* **EXERCISE**
Copy only this: the line containing "['left', 'centre', 'right'].forEach((name, i)", the line containing "for node in", and every line between them, exactly as written.

## START

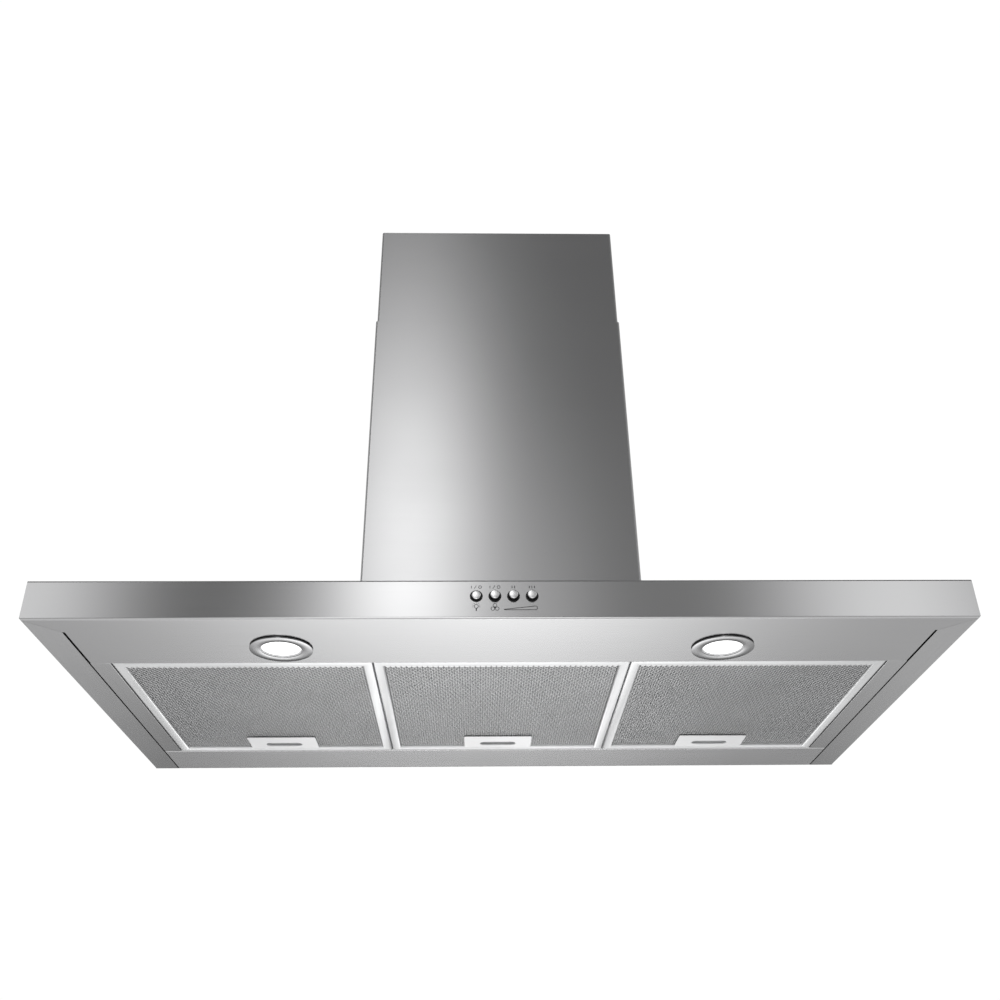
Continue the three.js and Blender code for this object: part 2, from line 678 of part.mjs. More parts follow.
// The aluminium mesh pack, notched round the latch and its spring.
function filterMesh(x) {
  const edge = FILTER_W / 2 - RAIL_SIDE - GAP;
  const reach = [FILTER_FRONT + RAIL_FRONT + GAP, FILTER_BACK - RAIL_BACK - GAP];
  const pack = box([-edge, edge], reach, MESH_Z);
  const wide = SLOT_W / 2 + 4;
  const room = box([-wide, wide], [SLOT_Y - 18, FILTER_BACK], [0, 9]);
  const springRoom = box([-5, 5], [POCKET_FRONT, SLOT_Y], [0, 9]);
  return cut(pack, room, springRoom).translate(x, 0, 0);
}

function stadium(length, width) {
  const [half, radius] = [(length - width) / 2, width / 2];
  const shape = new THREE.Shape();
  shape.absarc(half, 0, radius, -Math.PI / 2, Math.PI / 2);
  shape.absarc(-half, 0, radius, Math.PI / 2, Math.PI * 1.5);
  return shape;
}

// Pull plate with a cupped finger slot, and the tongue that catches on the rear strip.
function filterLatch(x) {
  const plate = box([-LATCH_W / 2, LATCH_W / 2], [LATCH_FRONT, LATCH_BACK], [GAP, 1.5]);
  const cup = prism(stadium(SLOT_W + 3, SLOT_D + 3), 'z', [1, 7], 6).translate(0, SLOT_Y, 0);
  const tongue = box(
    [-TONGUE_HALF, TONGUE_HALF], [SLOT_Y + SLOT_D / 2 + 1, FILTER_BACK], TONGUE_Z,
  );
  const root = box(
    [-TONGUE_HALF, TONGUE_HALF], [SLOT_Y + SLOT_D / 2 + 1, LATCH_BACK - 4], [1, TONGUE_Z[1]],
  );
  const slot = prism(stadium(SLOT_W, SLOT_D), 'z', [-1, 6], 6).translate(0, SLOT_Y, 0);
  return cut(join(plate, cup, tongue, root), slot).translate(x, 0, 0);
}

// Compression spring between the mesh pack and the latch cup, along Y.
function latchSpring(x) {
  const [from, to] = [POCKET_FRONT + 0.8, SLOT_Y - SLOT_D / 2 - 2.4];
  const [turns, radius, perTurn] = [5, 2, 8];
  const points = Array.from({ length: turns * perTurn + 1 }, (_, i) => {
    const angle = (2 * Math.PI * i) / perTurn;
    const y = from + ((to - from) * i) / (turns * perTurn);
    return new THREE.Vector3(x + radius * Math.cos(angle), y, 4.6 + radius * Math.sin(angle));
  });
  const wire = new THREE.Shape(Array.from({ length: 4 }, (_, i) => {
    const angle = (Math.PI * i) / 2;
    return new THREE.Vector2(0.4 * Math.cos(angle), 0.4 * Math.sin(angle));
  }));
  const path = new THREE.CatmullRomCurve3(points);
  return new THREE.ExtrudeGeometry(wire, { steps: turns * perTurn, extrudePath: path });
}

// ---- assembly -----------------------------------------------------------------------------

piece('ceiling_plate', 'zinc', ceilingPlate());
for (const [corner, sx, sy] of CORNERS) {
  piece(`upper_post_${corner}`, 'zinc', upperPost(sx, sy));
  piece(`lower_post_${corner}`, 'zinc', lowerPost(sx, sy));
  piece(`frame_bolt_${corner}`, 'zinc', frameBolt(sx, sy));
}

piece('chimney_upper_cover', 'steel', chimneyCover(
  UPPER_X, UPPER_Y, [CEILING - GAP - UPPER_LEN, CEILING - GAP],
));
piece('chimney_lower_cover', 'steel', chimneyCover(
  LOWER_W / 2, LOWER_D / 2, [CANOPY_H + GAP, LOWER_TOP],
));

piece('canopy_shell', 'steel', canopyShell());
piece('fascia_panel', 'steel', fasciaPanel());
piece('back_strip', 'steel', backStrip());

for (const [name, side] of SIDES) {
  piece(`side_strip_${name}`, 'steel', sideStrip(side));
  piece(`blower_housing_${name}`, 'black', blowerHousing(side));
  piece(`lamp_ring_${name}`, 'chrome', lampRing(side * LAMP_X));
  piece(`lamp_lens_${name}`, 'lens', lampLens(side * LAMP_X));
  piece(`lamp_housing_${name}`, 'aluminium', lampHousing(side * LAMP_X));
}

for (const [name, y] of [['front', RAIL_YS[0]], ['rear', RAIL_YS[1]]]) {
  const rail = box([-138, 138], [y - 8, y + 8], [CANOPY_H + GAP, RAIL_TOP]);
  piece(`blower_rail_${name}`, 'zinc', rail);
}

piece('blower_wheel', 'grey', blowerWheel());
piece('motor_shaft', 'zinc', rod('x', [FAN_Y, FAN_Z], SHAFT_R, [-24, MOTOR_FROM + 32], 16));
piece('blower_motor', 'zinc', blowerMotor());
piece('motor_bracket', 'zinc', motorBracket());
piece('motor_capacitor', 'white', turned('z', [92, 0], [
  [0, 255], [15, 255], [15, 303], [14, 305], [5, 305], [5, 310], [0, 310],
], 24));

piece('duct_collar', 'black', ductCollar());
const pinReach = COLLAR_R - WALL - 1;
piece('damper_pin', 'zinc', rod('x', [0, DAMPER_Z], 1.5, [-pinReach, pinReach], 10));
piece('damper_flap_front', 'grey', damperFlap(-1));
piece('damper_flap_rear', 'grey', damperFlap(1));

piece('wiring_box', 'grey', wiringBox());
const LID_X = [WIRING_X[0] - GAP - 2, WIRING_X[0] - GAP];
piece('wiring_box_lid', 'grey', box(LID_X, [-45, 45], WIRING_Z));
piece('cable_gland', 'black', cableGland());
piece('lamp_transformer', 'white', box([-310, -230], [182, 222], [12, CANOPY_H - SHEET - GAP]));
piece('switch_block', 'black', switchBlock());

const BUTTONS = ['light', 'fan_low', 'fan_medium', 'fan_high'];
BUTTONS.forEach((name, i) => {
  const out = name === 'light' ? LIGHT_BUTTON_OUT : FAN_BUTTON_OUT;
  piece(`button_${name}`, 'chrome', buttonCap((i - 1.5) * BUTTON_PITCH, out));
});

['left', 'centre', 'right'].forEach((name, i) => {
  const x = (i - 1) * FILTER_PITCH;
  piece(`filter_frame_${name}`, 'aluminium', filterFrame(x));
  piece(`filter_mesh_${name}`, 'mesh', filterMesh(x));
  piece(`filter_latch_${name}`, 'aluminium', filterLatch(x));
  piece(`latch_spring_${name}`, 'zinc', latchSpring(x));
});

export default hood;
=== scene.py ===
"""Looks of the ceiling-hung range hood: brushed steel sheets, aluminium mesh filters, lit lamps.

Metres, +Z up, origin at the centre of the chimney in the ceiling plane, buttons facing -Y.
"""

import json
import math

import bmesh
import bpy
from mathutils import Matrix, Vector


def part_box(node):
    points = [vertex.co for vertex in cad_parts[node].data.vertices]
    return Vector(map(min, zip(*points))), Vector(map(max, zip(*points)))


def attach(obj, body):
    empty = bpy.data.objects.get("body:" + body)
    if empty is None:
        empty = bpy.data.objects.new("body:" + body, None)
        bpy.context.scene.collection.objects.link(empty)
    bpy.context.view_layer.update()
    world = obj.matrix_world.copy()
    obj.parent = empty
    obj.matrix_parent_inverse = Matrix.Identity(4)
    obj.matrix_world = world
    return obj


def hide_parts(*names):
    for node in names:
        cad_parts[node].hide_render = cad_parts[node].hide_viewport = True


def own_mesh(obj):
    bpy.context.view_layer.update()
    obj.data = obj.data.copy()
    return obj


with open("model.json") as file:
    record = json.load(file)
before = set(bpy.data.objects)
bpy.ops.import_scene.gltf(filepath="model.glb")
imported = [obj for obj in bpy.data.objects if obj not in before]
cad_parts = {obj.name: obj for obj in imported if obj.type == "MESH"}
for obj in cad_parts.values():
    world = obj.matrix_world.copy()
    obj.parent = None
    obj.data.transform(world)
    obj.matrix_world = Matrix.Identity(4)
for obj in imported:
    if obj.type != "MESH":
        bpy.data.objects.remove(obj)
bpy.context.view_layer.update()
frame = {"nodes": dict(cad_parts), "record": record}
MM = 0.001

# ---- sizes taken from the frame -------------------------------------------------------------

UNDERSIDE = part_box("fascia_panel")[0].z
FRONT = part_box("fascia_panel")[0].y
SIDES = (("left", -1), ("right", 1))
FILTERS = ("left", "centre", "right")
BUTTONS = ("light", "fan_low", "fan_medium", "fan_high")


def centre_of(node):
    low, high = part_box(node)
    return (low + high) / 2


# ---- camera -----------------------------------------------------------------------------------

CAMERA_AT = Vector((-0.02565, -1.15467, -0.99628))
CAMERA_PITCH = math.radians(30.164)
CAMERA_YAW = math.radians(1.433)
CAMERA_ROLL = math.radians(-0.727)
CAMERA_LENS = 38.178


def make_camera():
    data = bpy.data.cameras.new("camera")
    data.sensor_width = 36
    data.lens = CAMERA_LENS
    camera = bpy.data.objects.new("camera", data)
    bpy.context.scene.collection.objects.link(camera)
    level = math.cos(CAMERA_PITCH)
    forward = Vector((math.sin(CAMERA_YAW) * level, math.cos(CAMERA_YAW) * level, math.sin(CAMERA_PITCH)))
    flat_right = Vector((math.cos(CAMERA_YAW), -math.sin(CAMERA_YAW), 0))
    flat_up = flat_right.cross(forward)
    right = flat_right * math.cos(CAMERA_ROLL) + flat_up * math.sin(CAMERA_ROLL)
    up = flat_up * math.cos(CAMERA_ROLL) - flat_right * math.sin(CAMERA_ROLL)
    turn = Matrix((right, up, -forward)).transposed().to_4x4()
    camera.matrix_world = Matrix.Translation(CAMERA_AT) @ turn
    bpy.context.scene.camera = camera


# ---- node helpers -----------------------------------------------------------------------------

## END

* **SOLUTION TO THIS EXERCISE**
['left', 'centre', 'right'].forEach((name, i) => {
  const x = (i - 1) * FILTER_PITCH;
  piece(`filter_frame_${name}`, 'aluminium', filterFrame(x));
  piece(`filter_mesh_${name}`, 'mesh', filterMesh(x));
  piece(`filter_latch_${name}`, 'aluminium', filterLatch(x));
  piece(`latch_spring_${name}`, 'zinc', latchSpring(x));
});

export default hood;
=== scene.py ===
"""Looks of the ceiling-hung range hood: brushed steel sheets, aluminium mesh filters, lit lamps.

Metres, +Z up, origin at the centre of the chimney in the ceiling plane, buttons facing -Y.
"""

import json
import math

import bmesh
import bpy
from mathutils import Matrix, Vector


def part_box(node):
    points = [vertex.co for vertex in cad_parts[node].data.vertices]
    return Vector(map(min, zip(*points))), Vector(map(max, zip(*points)))


def attach(obj, body):
    empty = bpy.data.objects.get("body:" + body)
    if empty is None:
        empty = bpy.data.objects.new("body:" + body, None)
        bpy.context.scene.collection.objects.link(empty)
    bpy.context.view_layer.update()
    world = obj.matrix_world.copy()
    obj.parent = empty
    obj.matrix_parent_inverse = Matrix.Identity(4)
    obj.matrix_world = world
    return obj


def hide_parts(*names):
    for node in names:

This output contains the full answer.